Der Morgen dämmert über den Dünen. Ein letzter Wind streicht durch das Tal, hebt ein paar Körner Sand in die Luft und legt sie wieder leise ab – als wolle die Wüste noch einmal atmen, bevor der Reisende geht. Die Sonne steigt wie gewohnt, ruhig und unbeirrbar, über den Horizont. Alles ist still. Nur das leise Schnauben der Dromedare, das Knistern der Glut im Feuer und der Ruf eines Falken begleiten den Beginn dieses Tages.

Der Reisende steht auf der höchsten Düne und blickt zurück. Dort unten liegen die Spuren seiner Karawane – teils verweht, teils noch sichtbar. Jede erzählt von einer Etappe seines Weges: vom Sturm, der ihn prüfen wollte; vom Feuer, das ihn wärmte; von der Oase, die ihn stärkte. Er denkt an die Menschen, denen er begegnet ist, an die Stille, die ihn gelehrt hat zu hören, und an das Licht, das er in sich selbst gefunden hat.
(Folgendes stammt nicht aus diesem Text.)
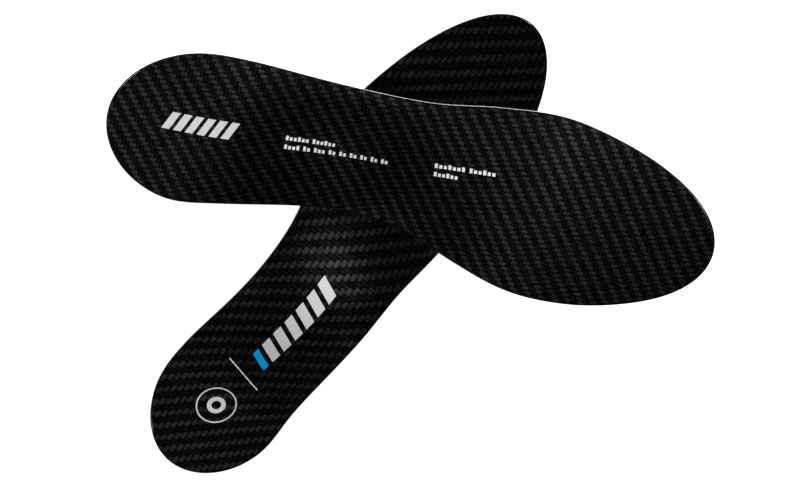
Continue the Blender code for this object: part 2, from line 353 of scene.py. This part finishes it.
def insole_turn(side):
    """How an insole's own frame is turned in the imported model's."""
    if side == "left":
        return Matrix.Rotation(LEFT_HEADING, 4, "Z")
    lean = math.acos(turned_over_mount().z)
    headed = Matrix.Rotation(RIGHT_HEADING, 4, "Z")
    return headed @ Matrix.Rotation(-lean, 4, "Y") @ Matrix.Rotation(math.pi, 4, "X")


def insole_place(plan):
    """The insole's frame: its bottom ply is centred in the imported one's box, at the same height."""
    turn = insole_turn(plan.side)
    corners = []
    for index in range(EDGE_SAMPLES + 1):
        point = plan.edge_point(math.tau * index / EDGE_SAMPLES)
        corners += [turn @ point, turn @ (point + Vector((0.0, 0.0, PLY_THICKNESS)))]
    low = Vector([min(corner[axis] for corner in corners) for axis in range(3)])
    high = Vector([max(corner[axis] for corner in corners) for axis in range(3)])
    packed_low, packed_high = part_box(f"{plan.side}_bottom_twill_ply")
    shift = 0.5 * (packed_low + packed_high - low - high)
    shift.z = packed_low.z - low.z
    return Matrix.Translation(shift) @ turn


# ---------------------------------------------------------------- modelling by hand


def start_mesh(add, name, **options):
    """Adds a primitive with nothing else selected, and leaves it active and named."""
    bpy.ops.object.select_all(action="DESELECT")
    add(**options)
    piece = bpy.context.active_object
    piece.name = name
    piece.data.name = name
    return piece


def write_pattern(piece, places):
    """Stores each vertex's place on the cloth, in metres, as the piece's UV map."""
    layer = piece.data.uv_layers.active or piece.data.uv_layers.new(name="UVMap")
    for loop in piece.data.loops:
        layer.data[loop.index].uv = places[loop.vertex_index]


def close_sheet(piece, thickness, low):
    """Merges the pointed ends, gives the sheet its thickness and turns its faces outwards."""
    bpy.ops.object.mode_set(mode="EDIT")
    bpy.ops.mesh.select_all(action="SELECT")
    bpy.ops.mesh.remove_doubles(threshold=0.000001)
    bpy.ops.transform.translate(value=(0.0, 0.0, low))
    bpy.ops.mesh.extrude_region_move(TRANSFORM_OT_translate={"value": (0.0, 0.0, thickness)})
    bpy.ops.mesh.select_all(action="SELECT")
    bpy.ops.mesh.normals_make_consistent(inside=False)
    bpy.ops.object.mode_set(mode="OBJECT")


def lay(piece, plan, material, node):
    """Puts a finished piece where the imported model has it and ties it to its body."""
    piece.data.transform(insole_place(plan))
    piece.data.materials.clear()
    piece.data.materials.append(material)
    bpy.ops.object.shade_smooth_by_angle(angle=SMOOTH_ANGLE)
    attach(piece, BODIES[plan.side])
    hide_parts(node)


def lay_up_ply(plan, index, material):
    """One ply: a grid drawn out to the outline, lifted onto the arch and given its thickness."""
    ply, slot = PLIES[index]
    sizes = plan.sizes
    piece = start_mesh(
        bpy.ops.mesh.primitive_grid_add,
        f"{plan.side}_{ply}_cured",
        x_subdivisions=sizes.cells_along,
        y_subdivisions=sizes.cells_across,
        size=2.0,
    )
    places = []
    for vertex in piece.data.vertices:
        share = 0.5 * (1.0 - math.cos(0.5 * math.pi * (vertex.co.x + 1.0)))
        vertex.co = plan.point(share, vertex.co.y)
        places.append((vertex.co.x, plan.sign * vertex.co.y))
    write_pattern(piece, places)
    close_sheet(piece, PLY_THICKNESS, index * (PLY_THICKNESS + BOND_GAP))
    lay(piece, plan, material, f"{plan.side}_{ply}")
    return piece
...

„Am Ende aller Wege wirst du nicht fragen: Wo war ich? Sondern: Bin ich geworden, wer ich bin?“ (Khalil Gibran)

Ein Beduine tritt zu ihm. „Du hast nun die Sprache der Wüste gelernt“, sagt er. „Nicht mit Worten – sondern mit dem Herzen. Die Wüste hat dich geprüft und beschenkt. Nimm ihre Weisheit mit: die Geduld des Sandes, die Klarheit des Himmels und die Kraft, im Nichts das Wesentliche zu finden.“

Der Reisende nickt. „Und was mache ich, wenn ich zurück bin – dort, wo wieder alles laut ist?“

Der Beduine lächelt. „Dann erinnere dich an die Stille, die du hier gefunden hast. Die Wüste geht mit dir – in deinem Atem, in deinem Blick, in deiner Art, das Leben zu sehen.“

„Gestern war ich klug und wollte die Welt verändern. Heute bin ich weise und verändere mich selbst.“ (Rumi)

Mit diesen Abschiedsworten macht sich der Beduine auf den Weg zu seinen Kamelen und im nächsten Moment schon bricht die Karawane auf. Und bald schon verschwinden die Spuren der Dromedare im Wind.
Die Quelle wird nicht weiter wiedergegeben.